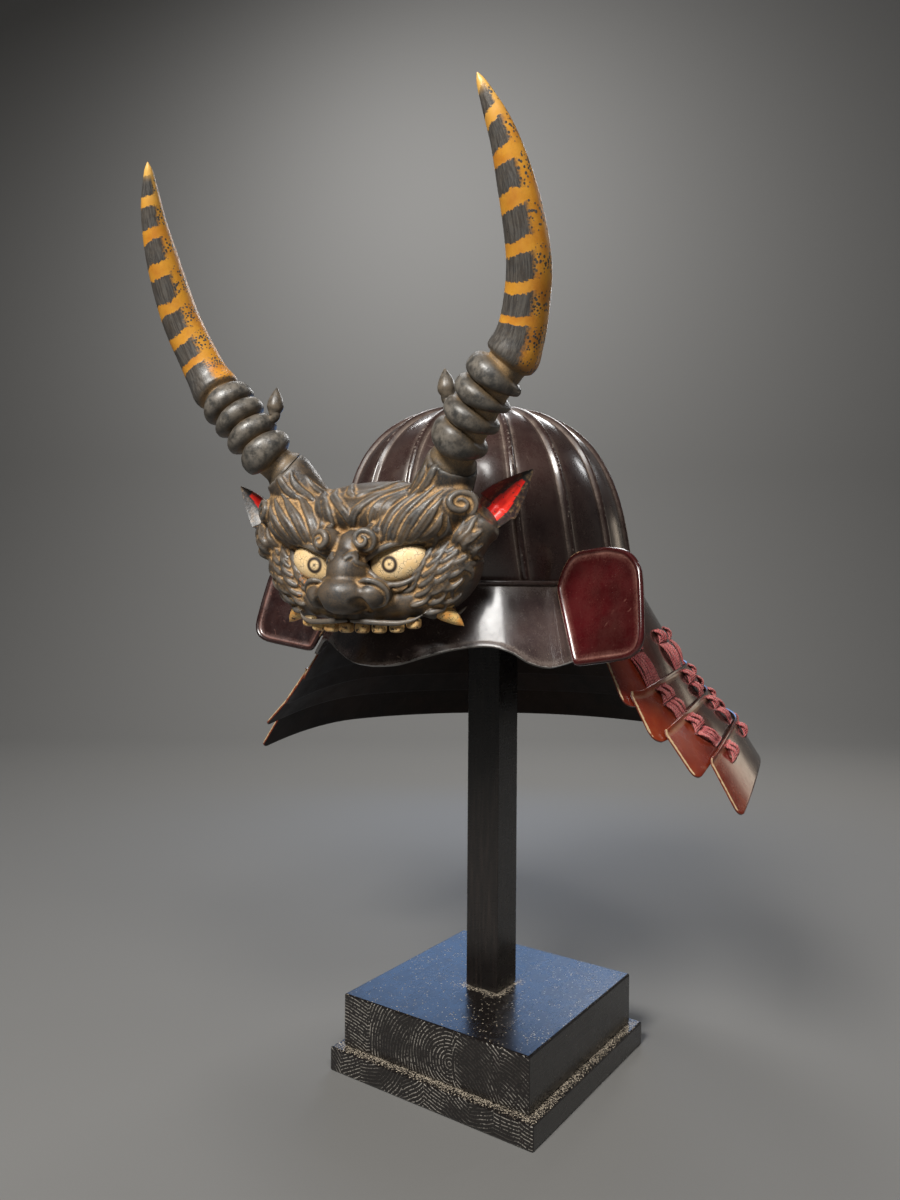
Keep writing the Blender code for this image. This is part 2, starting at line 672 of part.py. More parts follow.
def add_taper(bm, points, radii, sides):
    """A round bar along points, with its own radius at each. A radius of 0 is a sharp end."""
    rings = []
    for i, (point, radius) in enumerate(zip(points, radii)):
        along = (points[min(i + 1, len(points) - 1)] - points[max(i - 1, 0)]).normalized()
        across = along.cross(Vector((0, 1, 0))).normalized()
        over = across.cross(along).normalized()
        if radius == 0.0:
            rings.append([point.copy()])
            continue
        rings.append([point + (across * math.cos(ARC * s / sides) + over * math.sin(ARC * s / sides)) * radius
                      for s in range(sides)])
    add_rings(bm, rings)


def add_lock(bm, lock, side):
    root, tip = face_point(lock["root"], side), face_point(lock["tip"], side)
    thick = lock["thick"] * FACE_WIDE
    points, radii = [], []
    for i in range(6):
        t = i / 5
        bow = Vector((side * 0.05, 0, -0.05)) * FACE_WIDE * math.sin(math.pi * t)
        points.append(root.lerp(tip, t) + bow)
        radii.append(thick * (0.45, 1.0, 0.95, 0.75, 0.45, 0.0)[i])
    first = points[0] - (points[1] - points[0]) * 0.4
    add_taper(bm, [first] + points, [0.0] + radii, 8)


def horn_point(share, side=1):
    """A point on the horn's middle line."""
    rise, spread, reach = smooth_row(HORN_LINE, share)
    root = face_point(HORN_ROOT, side)
    return root + Vector((side * spread * HORN_SPREAD, -reach * HORN_REACH, rise * HORN_RISE))


def horn_profile():
    """Shares of the length with shares of the radius: four rings, then the smooth tapered horn."""
    rows = [(0.0, 1.12)]
    for i in range(HORN_RING_COUNT):
        middle = HORN_RING_FROM + HORN_RING_STEP * (i + 0.5)
        half = HORN_RING_STEP * 0.40
        rows += [(middle - half, HORN_CORE_RADIUS), (middle - half * 0.6, HORN_RING_RADIUS * 0.95),
                 (middle, HORN_RING_RADIUS), (middle + half * 0.6, HORN_RING_RADIUS * 0.95),
                 (middle + half, HORN_CORE_RADIUS)]
    start = HORN_RING_FROM + HORN_RING_STEP * HORN_RING_COUNT + HORN_RING_STEP * 0.25
    rows.append((start, HORN_CORE_RADIUS))
    for share, radius in HORN_TAPER:
        rows.append((start + (1.0 - start) * share, radius))
    return rows


def build_horns(lacquer, crest):
    rows = horn_profile()
    foot = horn_point(0.0) + horn_direction() * GAP
    points = [foot, foot + horn_direction() * HORN_RADIUS * 0.2] + [horn_point(share) for share, _ in rows[1:]]
    radii = [rows[0][1]] + [radius for _, radius in rows]
    bm = bmesh.new()
    add_taper(bm, points, [radius * HORN_RADIUS for radius in radii], RING_SIDES)
    horn = add_object("horn_left", bm, lacquer, crest)
    middle = horn_point(HORN_RING_FROM + HORN_RING_STEP * BUD_RING)
    inward = Vector((-0.80, 0.05, 0.35)).normalized()
    root = middle + inward * HORN_RADIUS * 0.9
    knee = middle + inward * HORN_RADIUS * (HORN_RING_RADIUS + 0.15)
    stem = Vector((-0.10, 0.0, 1.0)).normalized()
    tips = [root, knee]
    radii = [BUD_RADIUS * 0.75, BUD_RADIUS * 0.55]
    for t, r in ((0.18, 0.75), (0.36, 1.0), (0.62, 0.78), (0.85, 0.35), (1.0, 0.0)):
        tips.append(knee + stem * BUD_LONG * t)
        radii.append(BUD_RADIUS * r)
    bm = bmesh.new()
    add_taper(bm, tips, radii, 8)
    add_cutter("horn_bud", bm, horn, "UNION", crest)
    mirror_copy(horn, "horn_right")


def seat_cutter(bm, seat, direction, radius, long):
    """A short drum whose foot is the flat seat of a horn, an ear or a tusk."""
    turn = Vector((0, 0, 1)).rotation_difference(direction).to_matrix().to_4x4()
    place = Matrix.Translation(seat + direction * long / 2) @ turn
    bmesh.ops.create_cone(bm, cap_ends=True, segments=18, radius1=radius, radius2=radius, depth=long, matrix=place)


def horn_direction(side=1):
    return (horn_point(0.05, side) - horn_point(0.0, side)).normalized()


def ear_direction(side=1):
    return Vector((side * 0.58, 0.16, 0.80)).normalized()


def tusk_direction(side=1):
    return Vector((side * 0.78, 0.26, -0.36)).normalized()


def build_face(lacquer, crest):
    bm = bmesh.new()
    for mass in FACE_MASSES:
        for side in ((1, -1) if mass["side"] else (1,)):
            add_mass(bm, mass, side)
    for side in (1, -1):
        for lock in FACE_LOCKS:
            add_lock(bm, lock, side)
        root = face_point(HORN_ROOT, side)
        up = horn_direction(side)
        start = face_point((0.50, 0.22, 0.80), side)
        points = [start, start.lerp(root, 0.5), root, root + up * HORN_RADIUS * 0.4]
        add_taper(bm, points, [HORN_RADIUS * share for share in (1.47, 1.37, 1.2, 1.15)], 18)
        ear = face_point(EAR_ROOT, side)
        out = ear_direction(side)
        add_taper(bm, [ear - out * EAR_SEAT * 1.5, ear, ear + out * EAR_SEAT * 0.3],
                  [EAR_SEAT * 1.04, EAR_SEAT * 0.74, EAR_SEAT * 0.67], 14)
        tusk = face_point(TUSK_ROOT, side)
        out = tusk_direction(side)
        add_taper(bm, [tusk - out * TUSK_SEAT * 1.6, tusk, tusk + out * TUSK_SEAT * 0.3],
                  [TUSK_SEAT, TUSK_SEAT * 0.75, TUSK_SEAT * 0.7], 14)
    for across, drop in TEETH:
        for side in ((1, -1) if across else (1,)):
            mass = {"at": (across, 0.56 - across * 0.55, drop), "size": (0.062, 0.055, 0.075), "tilt": 0}
            add_mass(bm, mass, side)
    face = add_object("face", bm, lacquer, crest, smooth=60.0)
    remesh = face.modifiers.new("one_carving", "REMESH")
    remesh.mode = "VOXEL"
    remesh.voxel_size = FACE_VOXEL
    soften = face.modifiers.new("soften", "SMOOTH")
    soften.factor = 0.5
    soften.iterations = 2
    fewer = face.modifiers.new("fewer_faces", "DECIMATE")
    fewer.ratio = FACE_KEEP
    bm = bmesh.new()
    deep = FACE_DEEP
    place = Matrix.Translation((0, -CREST_BACK + deep / 2, RIM_HEIGHT - CREST_DROP + FACE_TALL / 2))
    bmesh.ops.create_cube(bm, size=1.0, matrix=place @ Matrix.Diagonal((3 * FACE_WIDE, deep, 3 * FACE_TALL, 1)))
    for side in (1, -1):
        seat_cutter(bm, face_point(HORN_ROOT, side), horn_direction(side), HORN_SEAT, HORN_SEAT * 1.4)
        seat_cutter(bm, face_point(EAR_ROOT, side), ear_direction(side), EAR_SEAT, EAR_SEAT * 1.5)
        seat_cutter(bm, face_point(TUSK_ROOT, side), tusk_direction(side), TUSK_SEAT, TUSK_SEAT * 2.0)
    add_cutter("face_seats", bm, face, parent=crest)


def build_ears(lacquer, crest):
    """A pointed, cupped leaf, open to the front and outside."""
    along = ear_direction()
    root = face_point(EAR_ROOT) + along * GAP
    hollow = Vector((0.45, -0.85, 0.1))
    hollow = (hollow - along * hollow.dot(along)).normalized()
    across = along.cross(hollow).normalized()
    outer, inner = [], []
    for t in (0.0, 0.12, 0.3, 0.5, 0.7, 0.86, 1.0):
        half = EAR_WIDE / 2 * (0.62 + 0.38 * math.sin(math.pi * min(1.0, t / 0.6) / 2)
                               if t < 0.3 else (1.0 - ((t - 0.3) / 0.7) ** 1.5) * 0.97 + 0.03)
        over, under = [], []
        for s in (-1.0, -0.6, 0.0, 0.6, 1.0):
            cup = (1.0 - s * s) * half * 0.85
            middle = root + along * EAR_LONG * t + across * half * s - hollow * cup
            edge = EAR_WALL * (1.0 - 0.6 * t)
            over.append(middle - hollow * edge * 0.5)
            under.append(middle + hollow * edge * 0.5)
        outer.append(over)
        inner.append(under)
    bm = bmesh.new()
    add_wall(bm, outer, inner)
    mirror_copy(add_object("ear_left", bm, lacquer, crest), "ear_right")


def build_tusks(ivory, crest):
    out = tusk_direction()
    root = face_point(TUSK_ROOT) + out * GAP
    curl = Vector((0, 0, -0.18))
    points, radii = [], []
    for t, r in ((0.0, 0.95), (0.25, 1.0), (0.5, 0.85), (0.78, 0.5), (1.0, 0.0)):
        points.append(root + (out + curl * t) * TUSK_LONG * t)
        radii.append(TUSK_RADIUS * r)
    bm = bmesh.new()
    add_taper(bm, points, radii, 10)
    mirror_copy(add_object("tusk_left", bm, ivory, crest), "tusk_right")


def build_bracket(iron):
    """The hidden block between the rim band and the back of the face."""
    yaw = math.radians(CREST_YAW)
    rim_wide, rim_long = BOWL_WIDE + RIM_PROUD, BOWL_LONG + RIM_PROUD
    low, high = RIM_HEIGHT + GAP, RIM_HEIGHT + GAP + BRACKET_TALL
    back, front = [], []
    for i in range(5):
        x = BRACKET_WIDE * (i / 4 - 0.5)
        rear = BOWL_SET_BACK - rim_long * math.sqrt(1.0 - (x / rim_wide) ** 2) - GAP
        face = (GAP - CREST_BACK + math.sin(yaw) * x) / math.cos(yaw) - BOWL_LONG - CREST_CLEAR
        back.append([Vector((x, rear, low)), Vector((x, rear - BRACKET_LEAN, high))])
        front.append([Vector((x, face, z)) for z in (low, high)])
    bm = bmesh.new()
    add_wall(bm, front, back)
    add_object("crest_bracket", bm, iron)


def build_crest(carved, horn, ear, ivory, iron):
    crest = bpy.data.objects.new("crest", None)
    bpy.context.scene.collection.objects.link(crest)
    crest.location = (0, -BOWL_LONG - CREST_CLEAR, 0)
    crest.rotation_euler = (0, 0, math.radians(CREST_YAW))
    build_face(carved, crest)
    build_horns(horn, crest)
    build_ears(ear, crest)
    build_tusks(ivory, crest)
    build_bracket(iron)


def main():
    clear_scene()
    wood = finish_colour("stained_wood", (0.012, 0.012, 0.014), 0.35)
    bowl = finish_colour("bowl_lacquer", (0.045, 0.022, 0.024), 0.22)
    plate = finish_colour("red_lacquer", (0.12, 0.018, 0.010), 0.20)
    cord = finish_colour("lacing_cord", (0.42, 0.10, 0.11), 0.85)
    carved = finish_colour("carved_lacquer", (0.030, 0.026, 0.022), 0.45)
    horn = finish_colour("horn_lacquer", (0.45, 0.20, 0.035), 0.35)
    ear = finish_colour("ear_lacquer", (0.035, 0.028, 0.025), 0.45)
    ivory = finish_colour("tusk_paint", (0.62, 0.38, 0.14), 0.45)
    iron = finish_colour("bracket_iron", (0.02, 0.018, 0.017), 0.5, 0.6)
    build_stand(wood)
    build_bowl(bowl)
    build_rim(bowl)
    build_visor(bowl)
    build_lames(plate)
    build_flaps(plate)
    build_lacing(cord)
    build_crest(carved, horn, ear, ivory, iron)


main()
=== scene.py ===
import math
import random

import bmesh
import bpy
import numpy as np
from mathutils import Matrix, Vector
from mathutils.bvhtree import BVHTree


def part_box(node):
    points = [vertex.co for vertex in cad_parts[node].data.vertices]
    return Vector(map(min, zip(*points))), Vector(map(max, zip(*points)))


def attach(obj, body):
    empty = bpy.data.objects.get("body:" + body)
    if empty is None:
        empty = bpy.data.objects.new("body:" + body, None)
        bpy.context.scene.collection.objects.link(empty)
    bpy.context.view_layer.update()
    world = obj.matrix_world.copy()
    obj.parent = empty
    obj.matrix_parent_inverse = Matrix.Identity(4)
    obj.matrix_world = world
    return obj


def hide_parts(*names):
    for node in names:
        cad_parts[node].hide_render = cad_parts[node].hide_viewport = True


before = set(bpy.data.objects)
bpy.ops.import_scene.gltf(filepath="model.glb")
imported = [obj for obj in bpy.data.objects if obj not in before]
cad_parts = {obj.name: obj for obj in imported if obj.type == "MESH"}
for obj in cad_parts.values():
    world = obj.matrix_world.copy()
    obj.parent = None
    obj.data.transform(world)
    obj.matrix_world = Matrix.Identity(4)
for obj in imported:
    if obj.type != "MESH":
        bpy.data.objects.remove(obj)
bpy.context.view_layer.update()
mm = 0.001
fullTurn = 2.0 * math.pi


# Numbers

def within(value, low=0.0, high=1.0):
    return min(high, max(low, value))


def bell(x, middle, half):
    return math.exp(-((x - middle) / half) ** 2)


def curveThrough(rows, x):
    # reads a table whose rows start with their place, on a smooth curve through all of them
    last = len(rows) - 1
    i = max(k for k in range(last) if rows[k][0] <= x or k == 0)
    before, here, after, beyond = rows[max(0, i - 1)], rows[i], rows[i + 1], rows[min(last, i + 2)]
    span = after[0] - here[0]
    t = (x - here[0]) / span
    values = []
    for k in range(1, len(here)):
        slopeIn = (after[k] - before[k]) / (after[0] - before[0]) * span
        slopeOut = (beyond[k] - here[k]) / (beyond[0] - here[0]) * span
        values.append((2 * t ** 3 - 3 * t ** 2 + 1) * here[k] + (t ** 3 - 2 * t ** 2 + t) * slopeIn
                      + (3 * t ** 2 - 2 * t ** 3) * after[k] + (t ** 3 - t ** 2) * slopeOut)
    return values


def pathThrough(points, steps):
    # a smooth path through points, as a list of vectors
    rows = [(i,) + tuple(p) for i, p in enumerate(points)]
    return [Vector(curveThrough(rows, (len(points) - 1) * s / steps)) for s in range(steps + 1)]


# Objects and meshes

def addObject(name, data):
    made = bpy.data.objects.new(name, data)
    bpy.context.scene.collection.objects.link(made)
    return made


def meshFrom(name, bm):
    mesh = bpy.data.meshes.new(name)
    bm.to_mesh(mesh)
    bm.free()
    return mesh


def meshOnly(guide):
    # the plain mesh that an object's modifiers make; the object itself goes
    made = bpy.data.meshes.new_from_object(guide.evaluated_get(bpy.context.evaluated_depsgraph_get()))
    bpy.data.objects.remove(guide)
    return made


def declare(piece, nodes):
    if nodes:
        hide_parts(*nodes)
    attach(piece, "root")


def newPiece(name, bm, material, nodes, smoothAngle=50.0):
    # one finished piece that stands for its CAD nodes
    piece = addObject(name, meshFrom(name, bm))
    piece.data.materials.append(material)
    piece.data.shade_smooth()
    piece.data.set_sharp_from_angle(angle=math.radians(smoothAngle))
    declare(piece, nodes)
    return piece


def mirrorPiece(piece, name, nodes, place=Matrix.Identity(4)):
    # the other one of a pair; place is the frame in which the pair is mirrored
    mesh = piece.data.copy()
    mesh.name = name
    mesh.transform(place @ Matrix.Diagonal((-1, 1, 1, 1)) @ place.inverted())
    mesh.flip_normals()
    other = addObject(name, mesh)
    declare(other, nodes)
    return other


def skin(bm, rings, caps=True):
    # joins rings of points; a ring of one point is a pole
    rows = [[bm.verts.new(p) for p in ring] for ring in rings]
    for low, high in zip(rows, rows[1:]):
        count = max(len(low), len(high))
        for i in range(count):
            j = (i + 1) % count
            corners = [low[i % len(low)], low[j % len(low)], high[j % len(high)], high[i % len(high)]]
            bm.faces.new(list(dict.fromkeys(corners)))
    if caps:
        for row in (rows[0], rows[-1]):
            if len(row) > 2:
                bm.faces.new(row)
    return rows


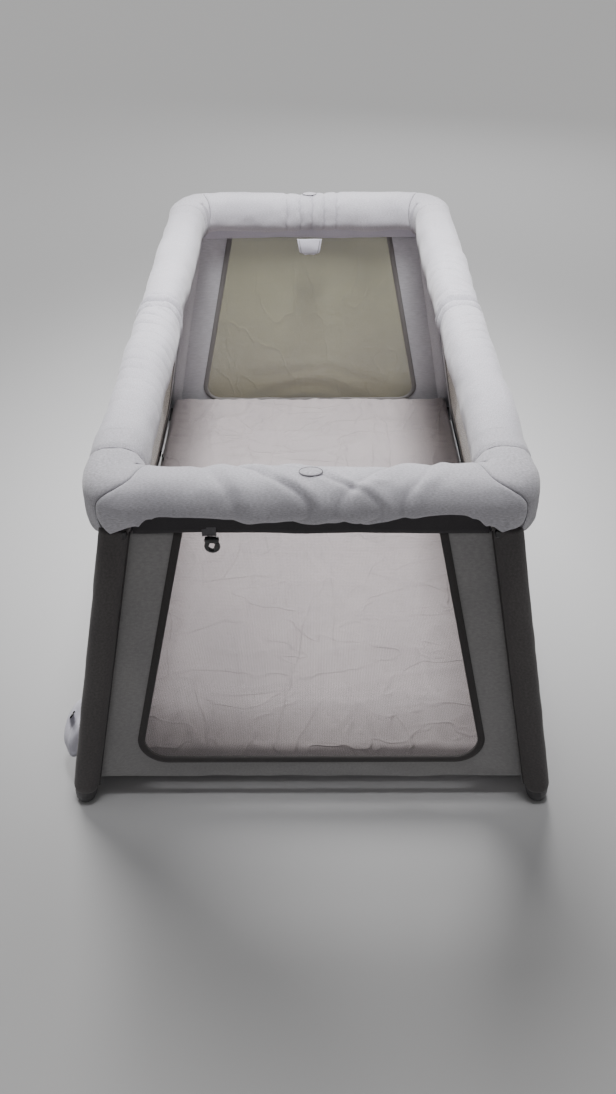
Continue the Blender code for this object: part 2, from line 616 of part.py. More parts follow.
def zip_slider():
    """Slider of the zip that runs along the foot of the left wall, on its inner side."""
    place = side_frame(-1, -(PANEL_THICK / 2 + 0.0028))
    v = ZIP_Z * SIDE_SLOPE
    body = [(ZIP_Y - 0.004, v - 0.006), (ZIP_Y + 0.004, v - 0.006), (ZIP_Y + 0.0055, v + 0.006),
            (ZIP_Y - 0.0055, v + 0.006)]
    slider = plate("zip_slider", [body], 0.0045, place, "black_plastic")
    pivot = place @ Vector((ZIP_Y, v, 0))
    slider.data.transform(Matrix.Translation(-pivot) @ slider.matrix_world)
    slider.matrix_world = Matrix.Translation(pivot)


hanging_strap()
pull_tab()
zip_slider()
bpy.context.view_layer.update()
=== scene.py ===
"""Looks of the folding playpen: fabric, mesh, mattress, plastics, light and camera.

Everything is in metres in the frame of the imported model. X runs across the playpen, Y along it,
and the front end is at -Y. Each visible piece is built by its own function below.
"""
import json
import math

import bpy
import numpy as np
from mathutils import Matrix, Vector, noise


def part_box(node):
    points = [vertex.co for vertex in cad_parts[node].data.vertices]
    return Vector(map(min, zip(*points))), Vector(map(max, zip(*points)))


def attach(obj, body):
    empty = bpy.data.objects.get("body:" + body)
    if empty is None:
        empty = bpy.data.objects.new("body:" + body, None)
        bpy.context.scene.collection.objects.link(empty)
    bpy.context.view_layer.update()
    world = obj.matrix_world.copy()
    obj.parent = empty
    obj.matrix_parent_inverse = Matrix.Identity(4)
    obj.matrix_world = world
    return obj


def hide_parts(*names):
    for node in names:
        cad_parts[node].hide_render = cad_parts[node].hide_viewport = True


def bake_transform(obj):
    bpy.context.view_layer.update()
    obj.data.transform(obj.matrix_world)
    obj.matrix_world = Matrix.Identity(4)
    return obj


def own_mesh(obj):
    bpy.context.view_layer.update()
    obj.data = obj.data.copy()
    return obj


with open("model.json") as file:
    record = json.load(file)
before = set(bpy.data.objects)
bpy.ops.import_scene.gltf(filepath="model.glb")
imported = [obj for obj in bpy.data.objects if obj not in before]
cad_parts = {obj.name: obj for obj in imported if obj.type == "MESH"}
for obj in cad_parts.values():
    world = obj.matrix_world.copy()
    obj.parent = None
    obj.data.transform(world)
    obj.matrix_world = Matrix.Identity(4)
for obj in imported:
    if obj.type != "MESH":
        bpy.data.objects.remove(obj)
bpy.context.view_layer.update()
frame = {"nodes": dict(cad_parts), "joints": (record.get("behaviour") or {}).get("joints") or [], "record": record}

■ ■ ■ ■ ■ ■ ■

* Short exercise *
Produce the lines from the top of the listing through the "add_taper(bm, [first] +" line exactly as they appear, with no additional output.

* Result of this task *
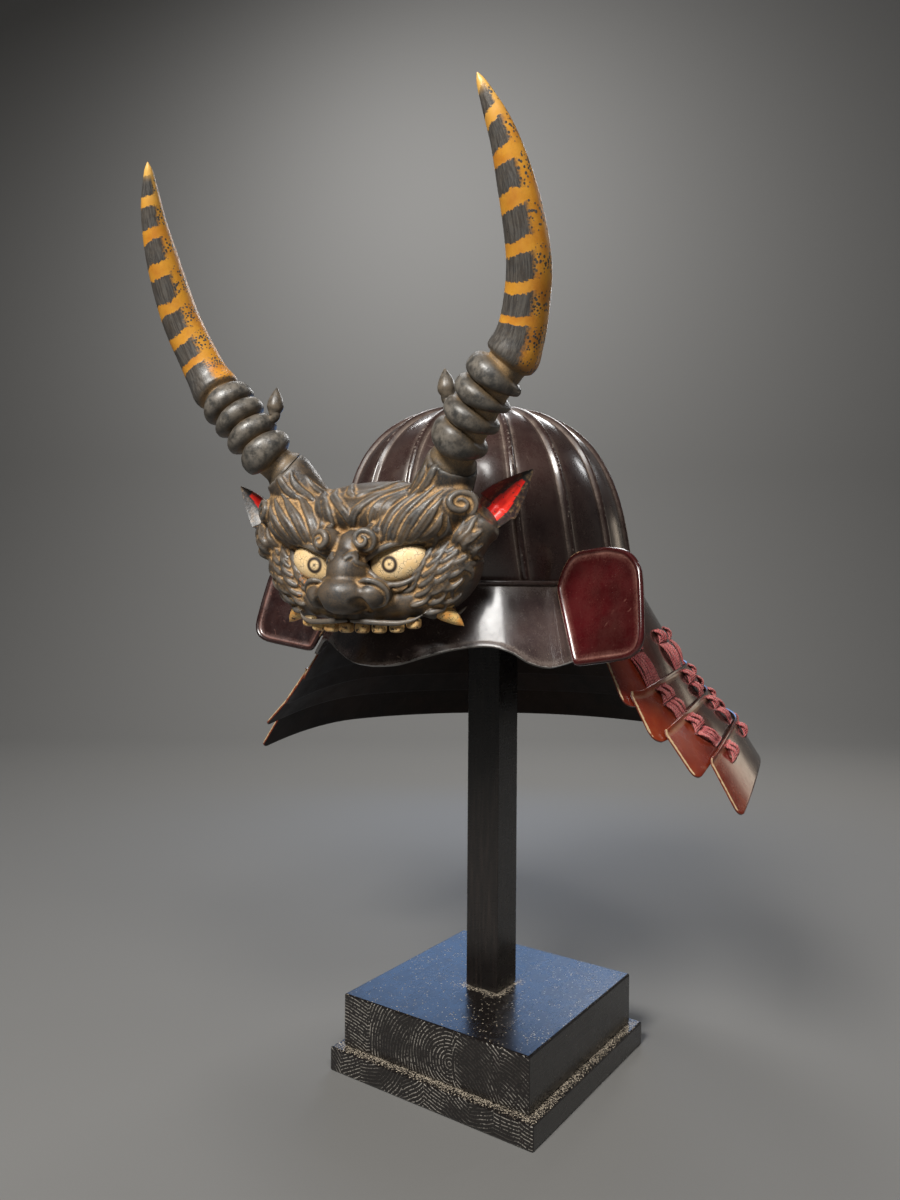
Keep writing the Blender code for this image. This is part 2, starting at line 672 of part.py. More parts follow.
def add_taper(bm, points, radii, sides):
    """A round bar along points, with its own radius at each. A radius of 0 is a sharp end."""
    rings = []
    for i, (point, radius) in enumerate(zip(points, radii)):
        along = (points[min(i + 1, len(points) - 1)] - points[max(i - 1, 0)]).normalized()
        across = along.cross(Vector((0, 1, 0))).normalized()
        over = across.cross(along).normalized()
        if radius == 0.0:
            rings.append([point.copy()])
            continue
        rings.append([point + (across * math.cos(ARC * s / sides) + over * math.sin(ARC * s / sides)) * radius
                      for s in range(sides)])
    add_rings(bm, rings)


def add_lock(bm, lock, side):
    root, tip = face_point(lock["root"], side), face_point(lock["tip"], side)
    thick = lock["thick"] * FACE_WIDE
    points, radii = [], []
    for i in range(6):
        t = i / 5
        bow = Vector((side * 0.05, 0, -0.05)) * FACE_WIDE * math.sin(math.pi * t)
        points.append(root.lerp(tip, t) + bow)
        radii.append(thick * (0.45, 1.0, 0.95, 0.75, 0.45, 0.0)[i])
    first = points[0] - (points[1] - points[0]) * 0.4
    add_taper(bm, [first] + points, [0.0] + radii, 8)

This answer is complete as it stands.